What the exercise asks. Reproduce exactly the lines from the line with "Write the Blender Python" through the line with "RAISED_AZIMUTH = 148.0", both included, and no other lines.

##### Records supplied #####

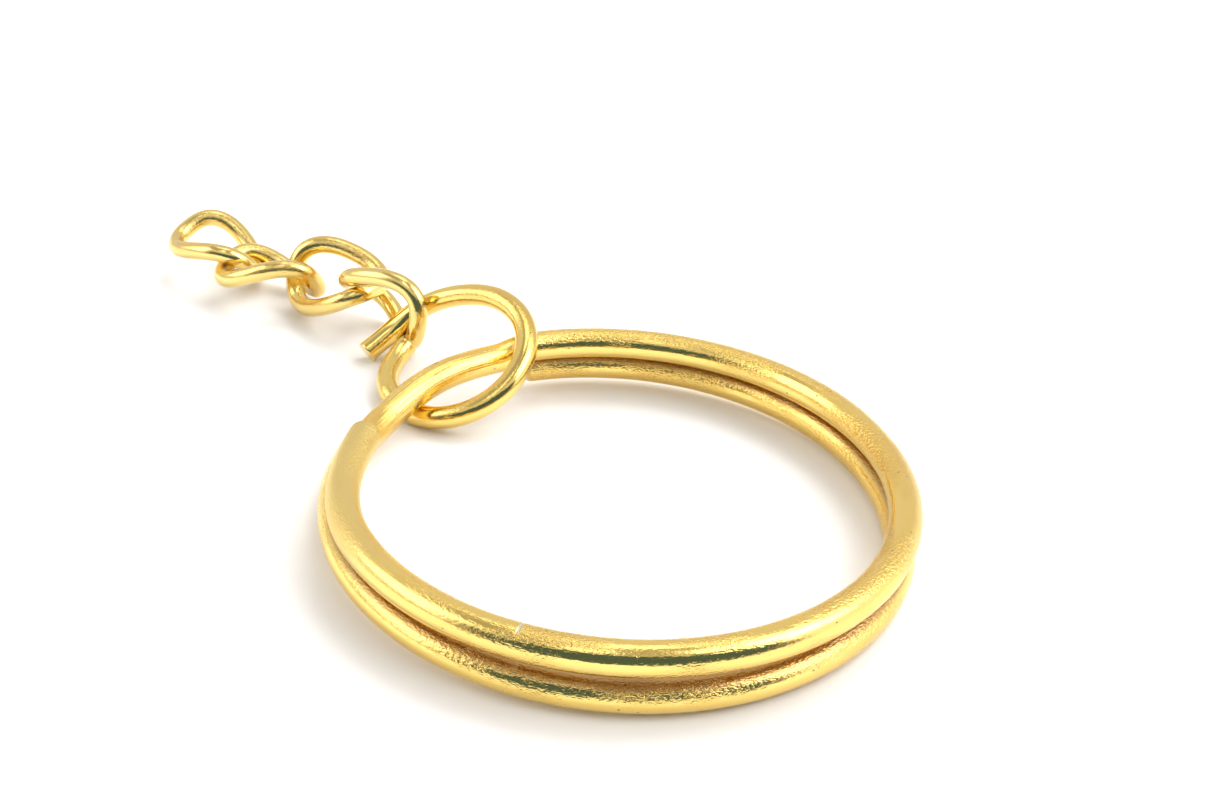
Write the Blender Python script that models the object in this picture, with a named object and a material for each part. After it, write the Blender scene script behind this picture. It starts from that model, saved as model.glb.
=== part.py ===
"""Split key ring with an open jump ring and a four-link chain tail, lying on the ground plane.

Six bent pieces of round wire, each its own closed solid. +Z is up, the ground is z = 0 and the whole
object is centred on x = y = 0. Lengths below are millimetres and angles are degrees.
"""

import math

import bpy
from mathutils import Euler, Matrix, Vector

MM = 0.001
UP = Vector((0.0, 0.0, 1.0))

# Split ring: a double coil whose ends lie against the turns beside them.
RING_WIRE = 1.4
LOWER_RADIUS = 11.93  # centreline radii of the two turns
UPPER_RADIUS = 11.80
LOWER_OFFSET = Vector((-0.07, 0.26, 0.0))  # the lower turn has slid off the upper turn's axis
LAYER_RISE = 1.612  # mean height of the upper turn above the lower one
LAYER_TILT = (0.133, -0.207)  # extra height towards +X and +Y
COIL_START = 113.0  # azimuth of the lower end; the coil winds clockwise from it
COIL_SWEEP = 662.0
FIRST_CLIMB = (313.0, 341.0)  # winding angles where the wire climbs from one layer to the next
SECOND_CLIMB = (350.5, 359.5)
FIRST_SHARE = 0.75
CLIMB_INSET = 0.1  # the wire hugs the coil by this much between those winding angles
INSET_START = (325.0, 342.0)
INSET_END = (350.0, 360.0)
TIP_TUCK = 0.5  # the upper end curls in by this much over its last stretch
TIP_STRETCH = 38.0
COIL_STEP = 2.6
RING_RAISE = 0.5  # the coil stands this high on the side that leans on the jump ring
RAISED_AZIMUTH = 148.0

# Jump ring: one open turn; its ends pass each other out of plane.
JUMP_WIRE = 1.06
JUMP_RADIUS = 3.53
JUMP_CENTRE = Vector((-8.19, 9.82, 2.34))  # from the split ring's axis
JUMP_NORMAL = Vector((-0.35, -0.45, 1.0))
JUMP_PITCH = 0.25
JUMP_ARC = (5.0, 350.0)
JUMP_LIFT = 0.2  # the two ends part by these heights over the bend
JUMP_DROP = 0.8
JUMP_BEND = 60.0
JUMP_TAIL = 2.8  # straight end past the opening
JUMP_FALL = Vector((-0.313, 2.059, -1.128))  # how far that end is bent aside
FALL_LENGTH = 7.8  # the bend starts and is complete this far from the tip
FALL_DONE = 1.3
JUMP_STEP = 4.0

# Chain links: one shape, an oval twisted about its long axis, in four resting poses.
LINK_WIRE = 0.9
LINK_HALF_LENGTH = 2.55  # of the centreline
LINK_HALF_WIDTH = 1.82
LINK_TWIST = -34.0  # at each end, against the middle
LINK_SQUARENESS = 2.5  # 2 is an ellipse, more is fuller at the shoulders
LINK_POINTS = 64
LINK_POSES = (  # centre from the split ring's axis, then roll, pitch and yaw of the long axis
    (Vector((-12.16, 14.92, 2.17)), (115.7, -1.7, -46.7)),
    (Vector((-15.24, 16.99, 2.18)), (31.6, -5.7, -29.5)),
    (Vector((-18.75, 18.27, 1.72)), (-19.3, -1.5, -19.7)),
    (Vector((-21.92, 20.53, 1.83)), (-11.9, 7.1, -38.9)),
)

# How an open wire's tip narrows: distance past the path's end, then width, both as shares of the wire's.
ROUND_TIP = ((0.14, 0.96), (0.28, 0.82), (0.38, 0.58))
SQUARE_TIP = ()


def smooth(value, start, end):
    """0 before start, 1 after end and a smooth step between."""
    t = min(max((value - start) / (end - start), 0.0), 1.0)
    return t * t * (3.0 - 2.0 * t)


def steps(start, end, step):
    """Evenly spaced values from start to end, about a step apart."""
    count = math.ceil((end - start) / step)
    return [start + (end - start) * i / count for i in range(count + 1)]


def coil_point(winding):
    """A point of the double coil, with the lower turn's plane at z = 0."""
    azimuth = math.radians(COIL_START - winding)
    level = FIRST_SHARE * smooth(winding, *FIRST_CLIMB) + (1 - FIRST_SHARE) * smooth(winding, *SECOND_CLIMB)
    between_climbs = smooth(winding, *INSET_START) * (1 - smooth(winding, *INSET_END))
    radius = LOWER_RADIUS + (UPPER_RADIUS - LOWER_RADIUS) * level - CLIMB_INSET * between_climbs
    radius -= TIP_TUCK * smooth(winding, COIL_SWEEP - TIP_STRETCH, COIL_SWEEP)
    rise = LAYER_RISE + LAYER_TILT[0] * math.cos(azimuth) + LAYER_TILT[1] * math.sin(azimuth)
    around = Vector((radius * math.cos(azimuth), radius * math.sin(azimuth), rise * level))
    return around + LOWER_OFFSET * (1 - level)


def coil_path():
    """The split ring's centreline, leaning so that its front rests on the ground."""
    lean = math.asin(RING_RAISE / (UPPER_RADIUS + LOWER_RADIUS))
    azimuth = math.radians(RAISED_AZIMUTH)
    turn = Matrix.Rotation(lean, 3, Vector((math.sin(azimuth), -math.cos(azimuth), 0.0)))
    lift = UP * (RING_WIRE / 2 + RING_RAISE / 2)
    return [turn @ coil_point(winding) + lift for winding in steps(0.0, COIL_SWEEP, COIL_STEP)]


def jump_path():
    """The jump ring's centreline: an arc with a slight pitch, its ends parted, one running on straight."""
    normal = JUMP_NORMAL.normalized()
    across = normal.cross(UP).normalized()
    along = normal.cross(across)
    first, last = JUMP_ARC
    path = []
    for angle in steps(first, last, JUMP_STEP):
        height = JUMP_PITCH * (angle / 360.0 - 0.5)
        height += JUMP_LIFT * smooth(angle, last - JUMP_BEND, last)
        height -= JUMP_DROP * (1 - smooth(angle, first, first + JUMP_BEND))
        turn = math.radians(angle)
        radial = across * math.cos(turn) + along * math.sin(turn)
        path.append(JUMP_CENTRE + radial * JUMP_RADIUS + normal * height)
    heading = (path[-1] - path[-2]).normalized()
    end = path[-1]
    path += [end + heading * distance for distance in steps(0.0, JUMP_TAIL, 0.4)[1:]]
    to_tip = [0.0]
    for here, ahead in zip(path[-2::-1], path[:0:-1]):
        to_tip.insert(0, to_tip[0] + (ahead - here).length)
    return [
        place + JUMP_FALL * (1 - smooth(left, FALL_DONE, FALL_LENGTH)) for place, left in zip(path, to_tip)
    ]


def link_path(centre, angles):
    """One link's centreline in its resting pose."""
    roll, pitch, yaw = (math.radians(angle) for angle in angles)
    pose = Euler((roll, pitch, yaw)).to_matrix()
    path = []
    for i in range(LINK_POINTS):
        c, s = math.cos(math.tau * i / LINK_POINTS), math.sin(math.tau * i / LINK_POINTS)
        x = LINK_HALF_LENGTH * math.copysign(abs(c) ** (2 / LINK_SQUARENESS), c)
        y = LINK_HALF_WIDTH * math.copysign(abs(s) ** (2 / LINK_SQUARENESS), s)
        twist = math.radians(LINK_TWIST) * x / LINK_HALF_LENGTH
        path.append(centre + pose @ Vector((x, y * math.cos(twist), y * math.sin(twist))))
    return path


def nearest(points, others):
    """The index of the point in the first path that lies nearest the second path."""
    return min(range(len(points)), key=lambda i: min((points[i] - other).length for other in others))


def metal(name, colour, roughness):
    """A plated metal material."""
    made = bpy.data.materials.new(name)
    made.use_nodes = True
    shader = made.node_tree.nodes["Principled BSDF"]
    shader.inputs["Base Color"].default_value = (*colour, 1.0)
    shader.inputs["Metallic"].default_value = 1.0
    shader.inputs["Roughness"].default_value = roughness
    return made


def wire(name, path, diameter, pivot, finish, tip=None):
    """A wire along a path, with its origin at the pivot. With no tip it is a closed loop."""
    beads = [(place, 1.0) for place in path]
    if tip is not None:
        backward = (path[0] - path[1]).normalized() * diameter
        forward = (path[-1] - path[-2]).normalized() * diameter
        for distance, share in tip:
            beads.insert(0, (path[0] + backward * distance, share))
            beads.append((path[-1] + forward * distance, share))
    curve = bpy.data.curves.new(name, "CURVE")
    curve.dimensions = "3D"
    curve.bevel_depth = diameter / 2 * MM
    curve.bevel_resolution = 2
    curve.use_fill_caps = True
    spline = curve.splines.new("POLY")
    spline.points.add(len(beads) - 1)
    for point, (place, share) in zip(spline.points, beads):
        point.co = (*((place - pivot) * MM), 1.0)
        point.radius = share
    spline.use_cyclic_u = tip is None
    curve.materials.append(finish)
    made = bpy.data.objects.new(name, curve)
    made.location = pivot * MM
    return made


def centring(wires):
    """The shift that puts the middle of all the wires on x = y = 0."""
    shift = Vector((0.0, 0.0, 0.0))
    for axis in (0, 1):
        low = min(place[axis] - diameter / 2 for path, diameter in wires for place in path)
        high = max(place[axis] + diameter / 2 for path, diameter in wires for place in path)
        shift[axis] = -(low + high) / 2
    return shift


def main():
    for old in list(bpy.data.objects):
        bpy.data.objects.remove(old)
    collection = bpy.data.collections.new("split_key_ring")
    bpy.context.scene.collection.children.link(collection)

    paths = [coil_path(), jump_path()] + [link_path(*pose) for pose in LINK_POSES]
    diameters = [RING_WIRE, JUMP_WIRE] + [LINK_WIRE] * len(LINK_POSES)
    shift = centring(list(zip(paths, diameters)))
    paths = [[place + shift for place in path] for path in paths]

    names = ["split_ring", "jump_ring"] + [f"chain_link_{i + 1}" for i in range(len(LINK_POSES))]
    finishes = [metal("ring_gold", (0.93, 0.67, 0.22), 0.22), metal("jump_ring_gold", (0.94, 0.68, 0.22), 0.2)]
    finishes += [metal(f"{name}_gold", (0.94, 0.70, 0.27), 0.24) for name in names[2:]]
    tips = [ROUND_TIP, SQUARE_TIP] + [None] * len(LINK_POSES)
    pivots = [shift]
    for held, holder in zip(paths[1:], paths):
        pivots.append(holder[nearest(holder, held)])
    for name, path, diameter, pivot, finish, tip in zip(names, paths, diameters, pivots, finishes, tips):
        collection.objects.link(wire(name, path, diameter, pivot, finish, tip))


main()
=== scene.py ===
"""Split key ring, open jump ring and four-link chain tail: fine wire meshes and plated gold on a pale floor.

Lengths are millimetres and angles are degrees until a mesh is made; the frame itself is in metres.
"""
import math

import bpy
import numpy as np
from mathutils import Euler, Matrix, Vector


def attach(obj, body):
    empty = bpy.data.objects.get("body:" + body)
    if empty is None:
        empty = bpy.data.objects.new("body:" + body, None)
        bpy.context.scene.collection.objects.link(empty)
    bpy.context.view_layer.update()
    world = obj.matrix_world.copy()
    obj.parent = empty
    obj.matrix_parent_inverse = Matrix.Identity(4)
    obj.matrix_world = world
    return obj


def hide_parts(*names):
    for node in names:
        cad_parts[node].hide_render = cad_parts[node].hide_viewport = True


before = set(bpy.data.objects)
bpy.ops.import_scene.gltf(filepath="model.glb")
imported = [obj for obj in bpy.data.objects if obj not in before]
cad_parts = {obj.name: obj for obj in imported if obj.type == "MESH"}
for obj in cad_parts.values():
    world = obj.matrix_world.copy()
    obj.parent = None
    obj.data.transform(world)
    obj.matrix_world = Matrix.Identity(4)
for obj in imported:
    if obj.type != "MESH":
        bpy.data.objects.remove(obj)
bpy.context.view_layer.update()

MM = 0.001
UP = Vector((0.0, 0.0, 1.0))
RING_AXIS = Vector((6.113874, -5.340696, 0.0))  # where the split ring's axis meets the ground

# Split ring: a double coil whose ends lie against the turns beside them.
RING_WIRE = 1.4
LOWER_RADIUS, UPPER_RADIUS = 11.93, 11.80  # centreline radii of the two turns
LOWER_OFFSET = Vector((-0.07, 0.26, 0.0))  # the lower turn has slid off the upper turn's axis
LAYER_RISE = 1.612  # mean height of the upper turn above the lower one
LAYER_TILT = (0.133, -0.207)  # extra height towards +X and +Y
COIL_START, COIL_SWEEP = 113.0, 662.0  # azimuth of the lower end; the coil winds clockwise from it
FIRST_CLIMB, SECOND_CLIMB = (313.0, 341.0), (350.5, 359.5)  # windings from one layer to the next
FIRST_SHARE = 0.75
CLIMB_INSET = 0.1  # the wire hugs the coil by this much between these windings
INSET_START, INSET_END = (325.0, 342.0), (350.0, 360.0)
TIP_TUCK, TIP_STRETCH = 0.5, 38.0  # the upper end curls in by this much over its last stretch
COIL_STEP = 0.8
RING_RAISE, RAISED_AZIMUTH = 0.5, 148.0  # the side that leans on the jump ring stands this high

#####
##### Records supplied #####

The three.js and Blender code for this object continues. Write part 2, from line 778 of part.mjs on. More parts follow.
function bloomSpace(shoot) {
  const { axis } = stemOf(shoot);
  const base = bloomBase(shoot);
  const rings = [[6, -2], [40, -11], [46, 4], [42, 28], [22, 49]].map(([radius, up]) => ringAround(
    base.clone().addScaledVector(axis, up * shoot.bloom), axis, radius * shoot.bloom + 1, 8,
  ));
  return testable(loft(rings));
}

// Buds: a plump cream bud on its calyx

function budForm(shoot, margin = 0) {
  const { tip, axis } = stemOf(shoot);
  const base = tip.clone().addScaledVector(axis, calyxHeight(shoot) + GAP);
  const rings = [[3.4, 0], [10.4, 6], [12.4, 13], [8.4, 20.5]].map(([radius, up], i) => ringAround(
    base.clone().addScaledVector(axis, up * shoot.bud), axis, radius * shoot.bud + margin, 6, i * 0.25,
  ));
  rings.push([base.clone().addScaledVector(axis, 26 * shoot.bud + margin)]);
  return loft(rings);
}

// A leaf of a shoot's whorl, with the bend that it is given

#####

Response to this exercise.
Write the Blender Python script that models the object in this picture, with a named object and a material for each part. After it, write the Blender scene script behind this picture. It starts from that model, saved as model.glb.
=== part.py ===
"""Split key ring with an open jump ring and a four-link chain tail, lying on the ground plane.

Six bent pieces of round wire, each its own closed solid. +Z is up, the ground is z = 0 and the whole
object is centred on x = y = 0. Lengths below are millimetres and angles are degrees.
"""

import math

import bpy
from mathutils import Euler, Matrix, Vector

MM = 0.001
UP = Vector((0.0, 0.0, 1.0))

# Split ring: a double coil whose ends lie against the turns beside them.
RING_WIRE = 1.4
LOWER_RADIUS = 11.93  # centreline radii of the two turns
UPPER_RADIUS = 11.80
LOWER_OFFSET = Vector((-0.07, 0.26, 0.0))  # the lower turn has slid off the upper turn's axis
LAYER_RISE = 1.612  # mean height of the upper turn above the lower one
LAYER_TILT = (0.133, -0.207)  # extra height towards +X and +Y
COIL_START = 113.0  # azimuth of the lower end; the coil winds clockwise from it
COIL_SWEEP = 662.0
FIRST_CLIMB = (313.0, 341.0)  # winding angles where the wire climbs from one layer to the next
SECOND_CLIMB = (350.5, 359.5)
FIRST_SHARE = 0.75
CLIMB_INSET = 0.1  # the wire hugs the coil by this much between those winding angles
INSET_START = (325.0, 342.0)
INSET_END = (350.0, 360.0)
TIP_TUCK = 0.5  # the upper end curls in by this much over its last stretch
TIP_STRETCH = 38.0
COIL_STEP = 2.6
RING_RAISE = 0.5  # the coil stands this high on the side that leans on the jump ring
RAISED_AZIMUTH = 148.0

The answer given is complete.